The lack of news is not necessarily a sign that talks are at a standstill, though, said Professor Gregory: “If there was a meltdown, we’d have heard about it.”
Sean McAlinden, a labor economist with the nonprofit Center for Automotive Research in Ann Arbor, Mich., said he expected the carmakers to offer workers one-time “signing bonuses” in exchange for long-term wage and benefit reductions to increase the likelihood of ratification.
A similar bonus was offered at the bankrupt Delphi, the country’s largest parts maker, whose workers approved cuts this year.
Officials from the carmakers declined to comment.
Mr. Stoufer said he had heard rumors about wage cuts of 20 to 30 percent for U.A.W. members, who earn about $29 an hour on average. But Ralph Mayer, president of U.A.W. Local 898 in Ypsilanti, Mich., said, “I’d put money on the fact that a huge pay cut is not going to happen.”
The proposal to create a union-run health care trust seems particularly unsettling to many workers. A U.A.W. faction that opposes concessions has distributed fliers that equate the voluntary employees’ beneficiary association proposal, known as V.E.B.A., with “Vandalizing Employee Benefits Again.”

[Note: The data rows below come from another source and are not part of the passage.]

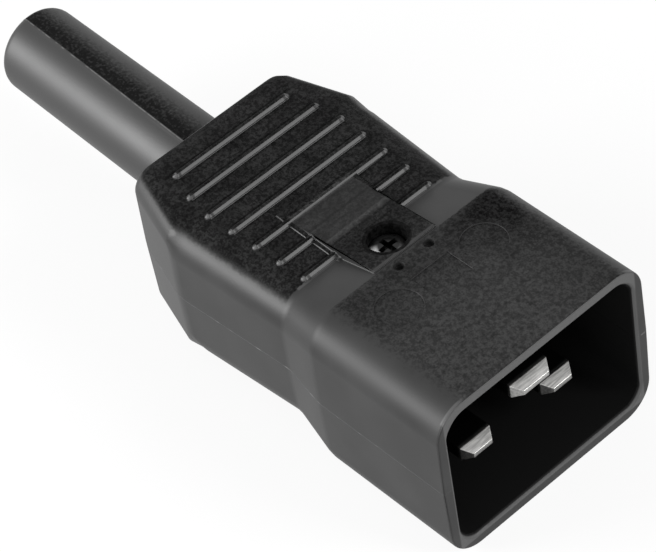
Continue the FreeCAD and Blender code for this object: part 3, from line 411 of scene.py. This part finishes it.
def dressShell(paint):
    shades, scales, depths, at = (shells[key] for key in ("shades", "scales", "depths", "places"))
    rough, gain, gloss, darkness = (shells[key] for key in ("rough", "roughGain", "gloss", "darkness"))
    x, y, z = paint.spot()
    pits = paint.noise(scales["pits"], 2, 0.6)
    coarse = paint.noise(scales["coarse"], 3, 0.6)
    cloud = paint.noise(scales["cloud"], 3, 0.6)
    sweep = paint.noise(scales["sweep"], 3, 0.5)
    onShroud = x.step(*at["shroudFull"])
    tip, dip = paintedRibEnds(paint, at)

    # the two eroded finishes, the second darker and duller
    bump = paint.bump(pits * 0.6 + coarse * 0.4, depths["grain"])
    speck = (pits * 0.4 + coarse * 0.6).step(*shells["speckFrom"])
    specks = {name: speck * (onShroud * more + least) for name, (least, more) in shells["speckShare"].items()}
    ground = paint.tint(onShroud, grey(shades["grip"]), grey(shades["shroud"]))
    grained = surface(paint, {
        "Base Color": paint.tint(specks["grained"], ground, grey(shades["grainFleck"])),
        "Roughness": coarse * gain["grain"] + rough["grained"],
        "Specular IOR Level": gloss["grained"],
        "Normal": bump,
    })
    darkest, lightest = shades["dull"]
    dull = surface(paint, {
        "Base Color": paint.tint(specks["dull"], grey(darkest), grey(lightest)),
        "Roughness": coarse * gain["grain"] + rough["dull"],
        "Specular IOR Level": gloss["dull"],
        "Normal": bump,
    })

    # the polished finish of sides, ramp, rim and ribs, with flecks on the parting line and painted highlights
    # on the rim's front face and the ribs' tops and ends
    darkest, lightest = shades["polished"]
    fleck = paint.noise(scales["fleck"], 2, 0.5).step(0.55, 0.68)
    seam = between(z, -at["partingHalf"], at["partingHalf"], 0.03 * mm) * (fleck * 0.8 + 0.1)
    onRibs = between(x, *at["ribZone"], 0.05 * mm) * between(y, -at["ribHalf"], at["ribHalf"], 0.05 * mm)
    plain = paint.tint(sweep.step(0.3, 0.7), grey(darkest), grey(lightest))
    # painted highlight: the rim's front face is tinted lighter
    plain = paint.tint(mouthSheenMask(paint, at) * 0.8, plain, grey(shades["mouth"]))
    # painted highlight: on the ribs, the polished faces that look upwards are tinted lighter
    plain = paint.tint(onRibs * abs(paint.facing()[2]).step(0.3, 0.5), plain, grey(shades["ribTop"]))
    # painted highlight: the round end of each rib is tinted lighter
    plain = paint.tint(tip, plain, grey(shades["ribTip"]))
    polished = surface(paint, {
        "Base Color": paint.tint(seam, plain, grey(shades["partingFleck"])),
        "Roughness": sweep * gain["sweep"] + onShroud * gain["shroud"] + rough["polished"],
        "Specular IOR Level": gloss["polished"],
        "Normal": paint.bump(pits, depths["polish"]),
    })
    # painted shade: inside the shroud's cavity the plastic gets an almost black, hardly shiny finish
    inner = surface(paint, {
        "Base Color": grey(shades["cavity"]),
        "Roughness": rough["cavity"],
        "Specular IOR Level": gloss["cavity"],
        "Normal": paint.bump(coarse, depths["cavity"]),
    })

    # where each finish lies
    patch = cloud.step(0.35, 0.65)
    blotch = paint.noise(scales["blotch"], 2, 0.5).step(0.5, 0.62)
    # painted shade: the housing screw's recess takes the eroded finish and the darkest dull one
    recess = 1 - paint.length(x - screwAlong * mm, y).step(*at["recessEdge"])
    # painted shade: the shroud's eroded top takes more of the dull finish towards its back and its +y side
    back = 1 - (x + (cloud - 0.5) * at["backWander"]).step(*at["shroudBack"])
    far = y.step(*at["farDark"])
    gripDark = patch * darkness["patch"] + darkness["grip"]
    backDark = back * (far * darkness["farBack"] + darkness["back"])
    shroudDark = backDark + far * darkness["far"] + darkness["shroud"]
    dark = (1 - onShroud) * gripDark | onShroud * (shroudDark | blotch * darkness["blotch"])
    # painted shadow in the ribs' feet, behind the rib ends and in the screw's recess: these take the darkest
    # dull finish
    dark = dark | ribShadowMask(paint, at) * darkness["groove"] | dip | recess
    heel = between(y, -at["plateauHalf"], at["plateauHalf"], 0.02 * mm) * between(x, *at["heel"], 0.3 * mm)
    share = shells["erodedShare"]
    eroded = grainMask(paint, at, coarse) * (1 - tip) | heel * share["heel"] | dip * share["dip"] | recess
    outside = paint.mix(eroded, polished, paint.mix(dark, grained, dull))
    return paint.mix(cavityShadeMask(paint, at), outside, inner)


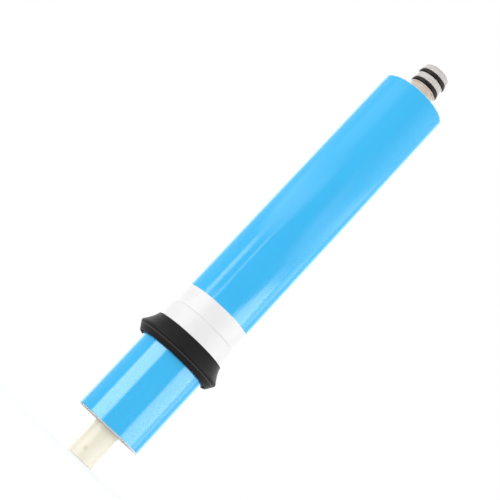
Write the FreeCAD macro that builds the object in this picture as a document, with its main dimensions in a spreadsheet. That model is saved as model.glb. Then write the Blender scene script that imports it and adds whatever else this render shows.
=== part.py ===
import FreeCAD, Part

import math
import os
import re

import Sketcher

# A spiral-wound reverse-osmosis membrane element of the small domestic cartridge size.
#
# It stands on the flat foot of its tail. The origin is the middle of that foot and +Z runs along the
# permeate tube to the nose with the two O-rings. -Y is the side with the tube's gate mark. Sizes in mm.
#
# Pieces: the permeate tube, two O-rings, the core tape that starts the roll, the roll's three sheets
# (permeate carrier, folded membrane leaf, feed spacer), the film wrap, the brine seal and its tape.

SIZES = {
    # lengths along the tube
    "tail_length": 21.8,
    "roll_length": 252.6,
    "stub_length": 23.6,
    # permeate tube
    "tail_diameter": 16.2,
    "tail_shoulder": 0.5,
    "tube_diameter": 16.6,
    "tube_bore": 11.6,
    "tail_wall": 3.0,
    "foot_round": 0.5,
    "gate_mark_height": 6.6,
    "gate_mark_offset": 1.96,
    "gate_mark_diameter": 2.0,
    "gate_mark_depth": 0.3,
    "inlet_hole_diameter": 3.0,
    "inlet_hole_margin": 31.3,
    "inlet_hole_stations": 6,
    # head of the tube, with the two O-ring grooves
    "head_diameter": 17.7,
    "head_length": 15.1,
    "head_cone": 0.6,
    "nose_round": 2.8,
    "outlet_bore": 9.0,
    "outlet_depth": 24.0,
    "groove_width": 3.0,
    "groove_spacing": 6.6,
    "nose_to_groove": 6.0,
    "o_ring_bore": 13.2,
    "o_ring_section": 2.65,
    "o_ring_slack": 0.03,
    # the roll
    "core_tape_thickness": 0.13,
    "core_tape_slack": 0.06,
    "core_tape_width": 12.0,
    "winding_turns": 6,
    "carrier_thickness": 0.3,
    "membrane_thickness": 0.15,
    "spacer_tip": 0.1,
    # film wrap
    "wrap_diameter": 42.4,
    "wrap_thickness": 0.3,
    "wrap_setback": 0.6,
    "wrap_lap_step": 0.1,
    "wrap_lap_angle": 115.0,
    "wrap_slack": 0.06,
    # brine seal: a cup open downwards, with a collar above it
    "seal_height": 72.2,
    "seal_length": 23.8,
    "seal_reach": 5.7,
    "seal_slack": 0.02,
    "seal_heel_wall": 0.9,
    "seal_bevel_height": 4.3,
    "seal_bevel_width": 2.8,
    "seal_lip_edge": 0.9,
    "seal_lip_wall": 1.6,
    "seal_cup_depth": 9.2,
    "seal_cup_root": 0.5,
    "seal_rim_land": 0.8,
    "seal_flare_height": 8.4,
    "seal_flare_radius": 30.0,
    "seal_collar_wall": 1.05,
    "seal_collar_taper": 0.4,
    # tape over the collar
    "seal_tape_thickness": 0.35,
    "seal_tape_width": 22.5,
    "seal_tape_ramp": 1.0,
    "seal_tape_slack": 0.02,
}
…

Workers at G.M. and Ford agreed in 2005 to pay part of their medical costs. Workers at Chrysler did not make a similar deal, so analysts say the U.A.W. may have to grant the company’s request for similar cuts in medical costs as part of any overall package.
In past years, the U.A.W. has chosen one of the car companies as its negotiating target around Labor Day. The union’s pattern-bargaining philosophy involved reaching a deal with the target company, then persuading the other two carmakers to accept similar terms.
But in the 2003 talks, the union did not choose a target, instead conducting talks simultaneously with all three. There has been no word on which company may be chosen this year, although Mr. Gettelfinger has said he is striving for a pattern agreement.
If a target is chosen, experts say, G.M. stands the best chance, because it is healthier than Ford and the most intent on creating a V.E.B.A. fund, given that its future medical costs are estimated at about $55 billion. But Ford could be selected because Mr. Gettelfinger, who came up through the Ford ranks, has the longest-standing relationships there.
Chrysler, which was sold to Cerberus Capital Management last month, seems to be the least likely target, since it has new owners and must still resolve its health care situation, experts say.